Flores en el basural
Flametti
o el dandismo de los pobres
Hugo Ball
Trad. F. González Viñas
Berenice
264 páginas | 18 euros
Del mismo modo que nuestro Rafael Cansinos Assens, efímero y paradójico heraldo del Ultra, Hugo Ball abanderó el Dadaísmo sin demasiada convicción, consciente de la distancia que mediaba entre su discurso rupturista y su fidelidad a una tradición a la que se sentía íntimamente religado. No es que se desengañara al cabo de poco tiempo, sino que desde el comienzo mismo —ya por la época del primer manifiesto— dudó sobre los presupuestos de una iniciativa que concebía como un “juego de locos”. Ball inventó la poesía fonética y hay fotos que lo muestran extravagantemente ataviado en el curso de alguna de sus lecturas o representaciones, que prescindían de todo referente lingüístico para experimentar con sonidos inarticulados, pero su propio testimonio de esos años revela la incomodidad que sentía ante sus compañeros de viaje —Tristan Tzara, Hans Arp— y el temor a que estos se sintieran ofendidos al descubrir que su posición frente al movimiento era más bien escéptica y vacilante. Tras su deserción de la causa había traducido a Bakunin y coqueteado con el anarquismo, pero después de la Gran Guerra volvió a la fe católica de sus padres y se distanció para siempre —“siempre” fue poco tiempo, porque murió joven, en 1927— de cualquier filiación política o estética.

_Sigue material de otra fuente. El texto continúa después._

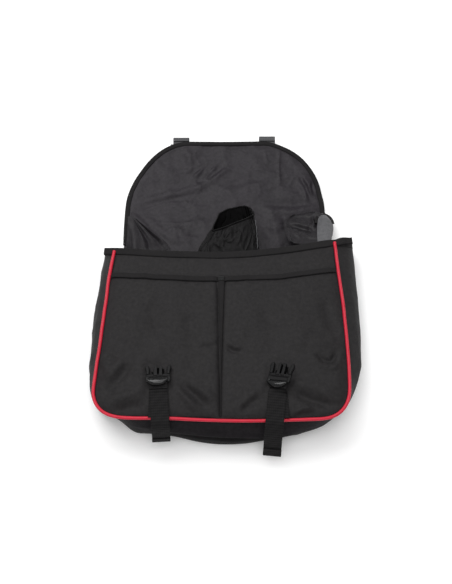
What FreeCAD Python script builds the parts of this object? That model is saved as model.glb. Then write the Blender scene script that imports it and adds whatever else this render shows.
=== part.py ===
import FreeCAD, Part
import os
import math
from FreeCAD import Vector as V

# Soft two-buckle flap bag, lying on its back with the flap opened out flat
# behind it.  Millimetres.  X across the bag, Y from the base towards the tip
# of the flap, Z up from the surface it lies on.  The back panel rests on Z = 0.

# ---------------------------------------------------------------- dimensions
FABRIC = 1.2            # coated outer fabric
LINING = 0.6            # lining taffeta
FOAM = 2.0              # interlining foam
GAP = 0.3               # air between pieces
FRONT_Z = 60.8          # underside of the front panel as the bag lies
PIPE_R = 2.6            # piping radius
PIPE_Z = 65.0           # piping centre height
CORNER_R = 50.0         # bottom corner radius
BASE_Y = -119.0         # bottom seam
RIM_L = (-179.0, 155.0) # front panel, top left
RIM_R = (174.0, 172.0)  # front panel, top right
SEAM_L = (-206.0, BASE_Y)   # bottom corners before rounding
SEAM_R = (197.0, BASE_Y)
BIND = 10.0             # binding height
POCKET_IN = 4.2         # pocket edge inside the piping centre
POCKET_Z = 67.0         # underside of the pocket face
HINGE_Y = 203.0         # flap leaves the back panel
HINGE_Z = 1.0
FOLD_Y = 281.0          # flap turns over the front edge
FOLD_Z = 1.0
EDGE = 1.4              # half gap at a fold line
TILT = 6.0              # flap rises to its tip, degrees
WEB_W = 30.0            # webbing width
WEB_T = 1.5             # webbing thickness
BUCKLE_W = 42.0
TAB_X = (-78.5, 72.0)   # webbing tabs at the tip of the flap
STRAPS = (("left", -98.0, 3.3, [(-6.5, 70.4), (-13.5, 61.0), (-18.0, 46.0), (-22.0, 30.0)]),
          ("right", 76.5, -7.4, [(-6.5, 70.2), (-16.0, 60.5), (-29.0, 41.0), (-42.0, 15.0)]))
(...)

Como explica en su presentación Fernando González Viñas y declaró sin reservas el propio Ball, Flametti o el dandismo de los pobres (1918) es una novela casi punto por punto autobiográfica —“no hay dentro ni una sola frase que no haya vivido yo personalmente”— donde se refleja el tiempo inmediatamente anterior a la fundación del legendario Cabaret Voltaire en febrero de 1916. Es un libro, por lo tanto, felizmente complementario de La huida del tiempo (Acantilado, 2005), el lúcido diario en el que Ball reflexionó sobre el sentido de la aventura vanguardista, donde apenas se reflejan esos meses previos, ya en Zúrich, que vendrían a ser la prehistoria de Dadá. Por entonces Ball y su futura mujer la poeta Emmy Hennings, que era adicta a la morfina, actuaban en una compañía de variedades dirigida por Ernst Alexander Michel, llamado Flamingo —el Flametti de la novela, donde el autor aparece retratado como pianista con el nombre de Meyer y Hennings como soprano soubrette—, inmersos en un mundo bohemio, precario y vodevilesco que ponía el contrapunto a los horrores de la guerra. En el mencionado diario, Ball definía su novela como “una glosa al Dadaísmo”, pero lo que muestra Flametti es más bien el modesto sustrato del que nació. Muy poco después, los números circenses, las actuaciones musicales o los escorzos de los funambulistas dejarían paso a los recitales poéticos y las veladas programáticas.
Pobres de solemnidad pero dandis a su manera, los personajes de Flametti forman una desastrada y pintoresca galería que resulta tanto más entrañable si tenemos en cuenta que no se trata en absoluto de criaturas inventadas. De hecho, en el apéndice a la edición de Berenice se reproducen, junto a una breve antología de fragmentos relacionados con los personajes del drama, varias fotos que muestran a Ball, Hennings y el resto de los miembros de la compañía, incluido Flametti o Flamingo. En aquel Zúrich alucinado, los misérrimos cabareteros convivían con los artistas expatriados, los espías, los vagabundos, los prófugos de la carnicería que a no demasiados kilómetros se llevaba por delante a centenares de miles de muchachos aterrados. De ese ambiente surgieron, como flores en el basural, las primeras voces de la vanguardia europea.